Understanding these verses requires scrutinizing the overall context. Paul sets the stage for his Passover instructions back in I Corinthians 5:7, where he identifies Jesus Christ as our Passover. However, he does not expand on the subject until I Corinthians 10:16-17:

Is not the cup of blessing that we bless a sharing in the blood of Christ? Is not the bread that we break a sharing in the body of Christ? Because there is one bread, we who are many are one body, for we all share the one bread. (New English Translation)

In verse 17, the King James Version and New King James Version identify the church as "one bread," which is true in a roundabout way, but it is not quite what the Greek text expresses. Verse 17 indicates that because there is only one "Bread of Life"—which John 6 identifies as Christ—everyone who shares or partakes of that One Bread becomes a single spiritual body.

Then, Paul illustrates that we become one—unified—with whatever we partake of:

Observe Israel after the flesh: Are not those who eat of the sacrifices partakers of the altar?
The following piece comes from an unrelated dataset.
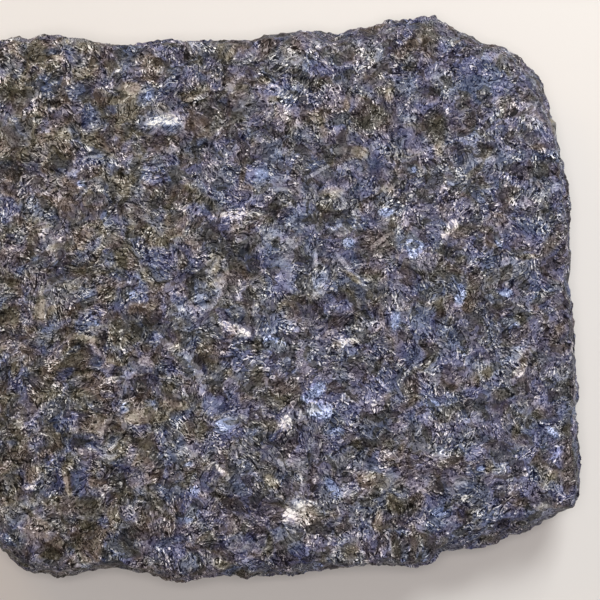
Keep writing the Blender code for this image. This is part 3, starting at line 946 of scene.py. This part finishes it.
def stone_layers(graph, shape):
    """The layers that the finish is mixed from, by name: chances, masks and marks from 0 to 1."""
    layers = {}
    place = kept(graph, "rest_place")
    frayed = ragged(graph, place)
    chances = graph.cells(frayed, shape.crystal / MM)[0]
    keep_chances(graph, layers, "crystal", chances)
    turn = crystal_turn(graph, chances)
    turned = graph.turned(frayed, turn)

    grains = squeezed(graph, turned, GRAIN_SIZE)
    chances = graph.cells(grains, 1.0)[0]
    keep_chances(graph, layers, "grain", chances)
    bend = graph.scaled(graph.vector("SUBTRACT", chances, HALF), GRAIN_BEND)
    turn_here = graph.vector("ADD", turn, bend)
    torn = pushed(graph, place, *TORN_WANDER)
    along = graph.turned(torn, turn_here)
    rough = graph.turned(pushed(graph, place, *ROUGH_WANDER), turn_here)

    plates = squeezed(graph, rough, PLATE_SIZE)
    chances, middle = graph.cells(plates, 1.0)
    keep_chances(graph, layers, "plate", chances)
    plate_edges(graph, layers, plates, middle)
    blades = squeezed(graph, turned, BLADE_SIZE)
    layers["blades"] = graph.parts(graph.cells(blades, 1.0)[0])[0]
    layers["stripe"] = graph.noise(squeezed(graph, along, STRIPE_SIZE), *STRIPES)[0]
    wisps = graph.noise(squeezed(graph, rough, WISP_SIZE), *WISPS)[0]
    layers["wisp"] = vein(graph, wisps, WISP_WIDTH)

    flakes = squeezed(graph, rough, FLAKE_SIZE)
    chances, middle = graph.cells(flakes, 1.0)
    keep_chances(graph, layers, "flake", chances)
    tilt = graph.vector("SUBTRACT", chances, HALF)
    layers["facet"] = graph.vector("DOT_PRODUCT", graph.vector("SUBTRACT", flakes, middle), tilt)

    slivers = squeezed(graph, along, SLIVER_SIZE)
    keep_chances(graph, layers, "sliver", graph.cells(slivers, 1.0)[0])
    # A painted shadow beside slivers: the slivers, looked for a little towards the key light.
    beside = graph.turned(graph.vector("ADD", torn, SLIVER_SHADOW), turn_here)
    beside = graph.cells(squeezed(graph, beside, SLIVER_SIZE), 1.0)[0]
    layers["beside"] = graph.parts(beside)[0]
    keep_chances(graph, layers, "speck", graph.cells(place, SPECK_SIZE)[0])
    patches = graph.parts(graph.noise(frayed, *PATCHES)[1])
    layers["patch"], layers["clots"], layers["clouds"] = patches
    layers["drift"] = graph.ranged(graph.parts(place)[0], *DRIFT, smooth=True)
    hues = graph.parts(graph.noise(pushed(graph, place, *HUE_WANDER), *HUES)[1])
    layers["warm_noise"], layers["blue_noise"], layers["mauve_noise"] = hues

    for name, (source, start, full) in MASKS.items():
        layers[name] = graph.ranged(layers[source], start, full)
    layers["busy"] = graph.math("MAXIMUM", layers["blade"], layers["busy"])
    streaky = graph.sloped(layers["busy"], *STREAKY)
    # A painted highlight on lifted slivers and a painted shadow beside them, both stronger where a grain
    # is busy.
    painted_sliver_shadow = graph.math("SUBTRACT", layers["painted_sliver_shadow"], layers["lifted"], clamp=True)
    layers["painted_sliver_shadow"] = graph.times(painted_sliver_shadow, streaky)
    layers["lifted"] = graph.times(layers["lifted"], streaky)

    layers["rag"] = graph.noise(place, *RAGS)[0]
    fray = spread(graph, layers, FRAY_SHARES, 0.0)
    width = spread(graph, layers, NET_WIDTH_SHARES, NET_WIDTH)
    width = graph.sloped(fray, NET_FRAY, width)
    net = pale_net(graph, grains, width)
    # A painted shadow beside the pale net: the net, looked for a little towards the key light, less the
    # net itself.
    beyond = graph.turned(graph.vector("ADD", frayed, NET_SHADOW), turn)
    shade = pale_net(graph, squeezed(graph, beyond, GRAIN_SIZE), width)
    layers["net"] = net
    layers["net_shade"] = graph.math("SUBTRACT", shade, net, clamp=True)
    placed_marks(graph, layers, fray)
    # Shine is a painted reflection on the white marks, where slivers catch the light.
    shine = graph.ranged(layers["sliver_second"], *SHINE_RANGE)
    layers["shine"] = graph.times(layers["white"], shine)
    return layers


def stone_tone(graph, layers):
    """How light the grains, the net and the marks are, without their fine detail."""
    tone = graph.ramp(spread(graph, layers, TONE_SHARES, TONE_MIDDLE), TONE_STOPS)
    tone = added(graph, layers, TONE_ADDED, tone)
    for name, (level, share) in LEVELS.items():
        tone = towards(graph, tone, level, graph.times(layers[name], share))
    tone = graph.math("MAXIMUM", tone, TONE_LOWEST)
    return graph.times(tone, graph.sloped(layers["clot"], CLOT_DARKER, 1.0))


def stone_detail(graph, layers):
    """Flakes, stripes, slivers, cracks and specks, above and below 0, with painted highlights on
    slivers and plate edges, and painted shadows beside slivers and the pale net.
    """
    busy = layers["busy"]
    striped = graph.sloped(busy, *STRIPED)
    detail = centred(graph, layers["flake"], FLAKE_SWING, 0.0)
    detail = centred(graph, layers["sliver"], graph.times(busy, SLIVER_BUSY), detail)
    detail = centred(graph, layers["speck"], SPECK_SWING, detail)
    detail = centred(graph, layers["stripe"], striped, detail)
    detail = added(graph, layers, DETAIL_ADDED, detail)
    calm = graph.times(layers["grain_third"], layers["plate_second"])
    calm = graph.sloped(calm, *CALM)
    calm = added(graph, layers, CALM_ADDED, calm)
    return graph.times(detail, graph.math("MAXIMUM", calm, CALM_LOWEST))


def stone_hue(graph, layers, colours, detail):
    """How far red, green and blue lie above or below a plain grey, for a depth of 1."""
    mix = {}
    for name, (middle, shares, more) in HUE_MIX.items():
        share = added(graph, layers, more, spread(graph, layers, shares, middle))
        mix[name] = graph.limited(share, 0.0, 1.0)
    hue = graph.mixed(mix["warm"], tint(colours.grey), tint(colours.tan))
    hue = graph.mixed(mix["bluish"], hue, tint(colours.flash))
    for name, share in BROWN_HUE.items():
        hue = graph.mixed(graph.times(layers[name], share), hue, tint(colours.clot))
    plain = added(graph, layers, PLAIN_ADDED, graph.ranged(detail, *PLAIN_DETAIL))
    hue = graph.mixed(graph.limited(plain, 0.0, 1.0), hue, PLAIN_HUE)
    cast = graph.mixed(mix["mauve"], GREEN_CAST, MAUVE_CAST)
    return graph.vector("ADD", graph.vector("SUBTRACT", hue, (1.0, 1.0, 1.0)), cast)


def stone_colour(graph, layers, colours):
    """The stone's colour: its lightness, with its hue laid over it to a depth."""
    tone = stone_tone(graph, layers)
    detail = stone_detail(graph, layers)
    reach = graph.sloped(tone, *REACH)
    light = graph.sloped(detail, reach, tone)
    light = added(graph, layers, LIGHT_ADDED, light)
    light = graph.limited(light, *LIGHT_LIMITS)
    depth = graph.sloped(graph.math("MINIMUM", tone, DEPTH_TOP), *DEPTH)
    depth = added(graph, layers, DEPTH_ADDED, depth)
    hue = graph.scaled(stone_hue(graph, layers, colours, detail), depth)
    shown = graph.vector("ADD", hue, graph.joined(light, light, light))
    shown = graph.vector("MAXIMUM", shown, COLOUR_LOWEST)
    return graph.node("ShaderNodeGamma", {}, {"Color": shown, "Gamma": SCREEN_GAMMA}).outputs[0]


def stone_material(shape, colours):
    """Larvikite: blue-grey crystals with flaky cleavage, tan stains and dark clots, a glossy coat on
    some flakes, and glints, a blue sheen, highlights and shadows painted into its colour.
    """
    material = bpy.data.materials.new("Larvikite, broken")
    material.use_nodes = True
    tree = material.node_tree
    tree.nodes.clear()
    graph = Graph(tree)
    layers = stone_layers(graph, shape)
    relief = added(graph, layers, LIFTS, graph.times(layers["facet"], FACET_LIFT))
    inputs = {"Strength": 1.0, "Distance": BUMP_DEPTH, "Height": relief}
    bump = graph.node("ShaderNodeBump", {}, inputs).outputs[0]
    inputs = {
        "Base Color": stone_colour(graph, layers, colours),
        "Roughness": graph.sloped(layers["flake_second"], *ROUGHNESS),
        "Specular IOR Level": SPECULAR,
        "Coat Weight": graph.times(layers["mirror"], COAT_SHARE),
        "Coat Roughness": COAT_ROUGHNESS,
        "Normal": bump,
        "Coat Normal": bump,
    }
    surface = graph.node("ShaderNodeBsdfPrincipled", {}, inputs)
    graph.node("ShaderNodeOutputMaterial", {}, {0: surface.outputs[0]})
    return material


class OBJECT_OT_larvikite_stone(bpy.types.Operator):
    """Builds the broken slab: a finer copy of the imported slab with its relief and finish"""

    bl_idname = "object.larvikite_stone"
    bl_label = "Larvikite stone"

    def execute(self, context):
        shape = context.scene.larvikite_shape
        stone = copied_slab(context)
        cut_finer(stone)
        break_surface(stone, shape)
        stone.data.materials.append(stone_material(shape, context.scene.larvikite_colours))
        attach(stone, BODY)
        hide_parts(SLAB_NODE)
        return {"FINISHED"}


def area_light(context, name, place, width, power, colour):
    """A square soft light at a place, turned towards the middle of the floor."""
    light = bpy.data.lights.new(name, "AREA")
    light.shape = "SQUARE"
    light.size = width
    light.energy = power
    light.color = colour
    lamp = bpy.data.objects.new(name, light)
    context.scene.collection.objects.link(lamp)
    lamp.location = place
    x, y, z = place
    lamp.rotation_euler = (math.atan2(math.hypot(x, y), z), 0.0, math.atan2(-y, -x) - math.pi / 2)


class OBJECT_OT_larvikite_stage(bpy.types.Operator):
    """Builds the plain floor, the soft lights and the camera that looks straight down"""

    bl_idname = "object.larvikite_stage"
    bl_label = "Stage"

    def execute(self, context):
        settings = context.scene.larvikite_stage
        scene = context.scene
        bpy.ops.object.select_all(action="DESELECT")
        bpy.ops.mesh.primitive_plane_add(size=FLOOR_WIDTH, location=(0.0, 0.0, 0.0))
        floor = context.active_object
        floor.name = "floor"
        material = bpy.data.materials.new("Floor, plain")
        material.use_nodes = True
        surface = material.node_tree.nodes["Principled BSDF"]
        surface.inputs["Base Color"].default_value = (*settings.floor, 1.0)
        surface.inputs["Roughness"].default_value = FLOOR_ROUGHNESS
        surface.inputs["Specular IOR Level"].default_value = SPECULAR
        floor.data.materials.append(material)

        for name, (place, width, colour) in LIGHTS.items():
            power = getattr(settings, name)
            area_light(context, name + " light", place, width, power, colour)
        world = bpy.data.worlds.new("Room")
        world.use_nodes = True
        back = world.node_tree.nodes["Background"]
        back.inputs["Color"].default_value = ROOM_COLOUR
        back.inputs["Strength"].default_value = settings.room
        scene.world = world
        scene.view_settings.view_transform = "Standard"

        lens = bpy.data.cameras.new("Camera")
        camera = bpy.data.objects.new("Camera", lens)
        scene.collection.objects.link(camera)
        camera.location = CAMERA_PLACE
        lens.sensor_width = CAMERA_SENSOR
        lens.lens = CAMERA_LENS
        lens.clip_start = CAMERA_CLIP
        scene.camera = camera
        return {"FINISHED"}


class VIEW3D_PT_larvikite(bpy.types.Panel):
    """Lists the steps that build the slab and its stage"""

    bl_label = "Larvikite slab"
    bl_idname = "VIEW3D_PT_larvikite"
    bl_space_type = "VIEW_3D"
    bl_region_type = "UI"
    bl_category = "Larvikite"

    def draw(self, context):
        for name, kind in GROUPS.items():
            column = self.layout.column()
            for field in kind.__annotations__:
                column.prop(getattr(context.scene, name), field)
        self.layout.operator(OBJECT_OT_larvikite_stone.bl_idname)
        self.layout.operator(OBJECT_OT_larvikite_stage.bl_idname)


GROUPS = {
    "larvikite_shape": LarvikiteShape,
    "larvikite_colours": LarvikiteColours,
    "larvikite_stage": LarvikiteStage,
}
CLASSES = (
    *GROUPS.values(),
    OBJECT_OT_larvikite_stone,
    OBJECT_OT_larvikite_stage,
    VIEW3D_PT_larvikite,
)


def register():
    for kind in CLASSES:
        bpy.utils.register_class(kind)
    for name, kind in GROUPS.items():
        setattr(bpy.types.Scene, name, bpy.props.PointerProperty(type=kind))


def unregister():
    for name in GROUPS:
        delattr(bpy.types.Scene, name)
    for kind in reversed(CLASSES):
        bpy.utils.unregister_class(kind)


def main():
    """Builds everything in order."""
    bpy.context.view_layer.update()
    register()
    bpy.ops.object.larvikite_stone()
    bpy.ops.object.larvikite_stage()


if __name__ == "__main__":
    main()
What am I saying then? That an idol is anything, or what is offered to idols is anything? Rather, that the things which the Gentiles sacrifice they sacrifice to demons and not to God, and I do not want you to have fellowship with demons. You cannot drink the cup of the Lord and the cup of demons; you cannot partake of the Lord's table and of the table of demons. (I Corinthians 10:18-21)

In other words, those physical Israelites who ate of the sacrifices were partakers of the altar, the main instrument of worship. By eating a share of the sacrifices, the Israelites placed themselves in fellowship with the object of their worship. As long as it was God's altar and the sacrifices were performed according to His instructions, the sacrifices played a meaningful part in true worship.

But when the Israelites ate from the altar of another so-called god—meaning a demon—they then joined in fellowship with that demon. Paul says we cannot have it both ways. Either we can partake of the wine and bread, fellowshipping with Jesus Christ, or we can participate in what the demons have to offer—not both.

The overall principle is that we become spiritually unified with whatever we partake of. When we individually partake of the cup of blessing and the bread at Passover, we become one with Jesus Christ. But more than one person partakes of the Passover symbols; the whole church does. Thus, everyone who partakes of these symbols also becomes one with Him. Because of this, the "Lord's body" is a collective noun, composed of those whom the Father called and are now in fellowship with Christ through symbolically sharing in His blood and His body.